Ahead of the vote, public testimony resoundingly supported both purchases. Of the 93 people who signed up to speak, 86 supported both purchases, five opposed and two were neutral, according to the city.
Shortly after the vote, Tovo said she hoped ahead of next week there would be a good-faith effort to address some of the resistance to the plan in District 6, and cautioned Austinites to not equate those transitioning out of homelessness with potential criminality – which experts argue is a misconception.
"I think that, too, is one of the really important things that the community will learn in these hotel and motel strategies," she said. "These are individuals that are experiencing homelessness ... the connection to crime is just not there."

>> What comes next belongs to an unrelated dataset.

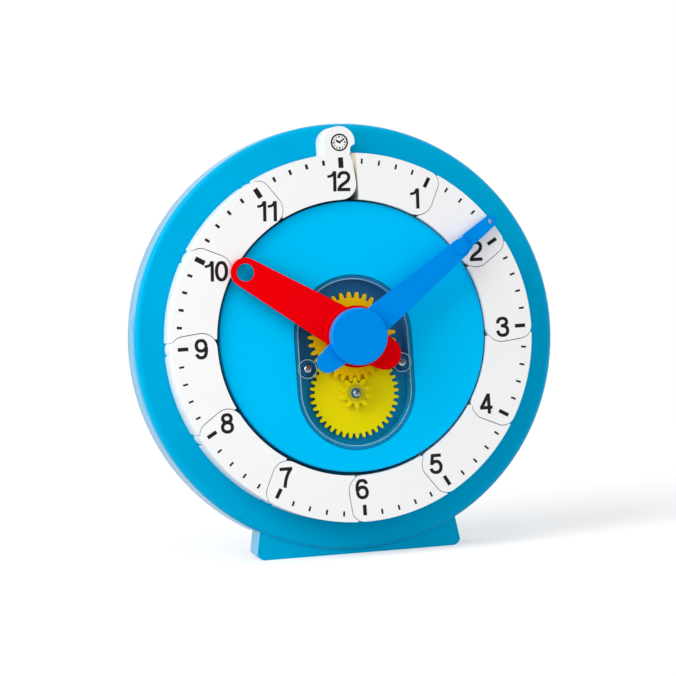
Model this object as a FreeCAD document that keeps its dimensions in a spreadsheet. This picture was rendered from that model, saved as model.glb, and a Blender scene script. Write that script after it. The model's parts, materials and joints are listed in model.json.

The purchase will be back up on the Council's agenda next week, along Council Member Ann Kitchen's proposal to discourage encampments in four targeted areas of Austin.
Dubbed the "HEAL" initiative, Kitchen's plan would adopt a phased approach to discourage encampments along roadways. It would also set aside $3 million in city money to house those already living at encampments that have proliferated since the city decided to scale back laws on camping and resting in public in 2019.
Kitchen's resolution singles out four swaths of land across the city with camps that pose "risks to public health and safety."
The proposal would aim to house folks living in those encampments. Then, the resolution says, the city could potentially rewrite its camping ordinance to ban camping in those places – if City Manager Spencer Cronk thinks it's necessary.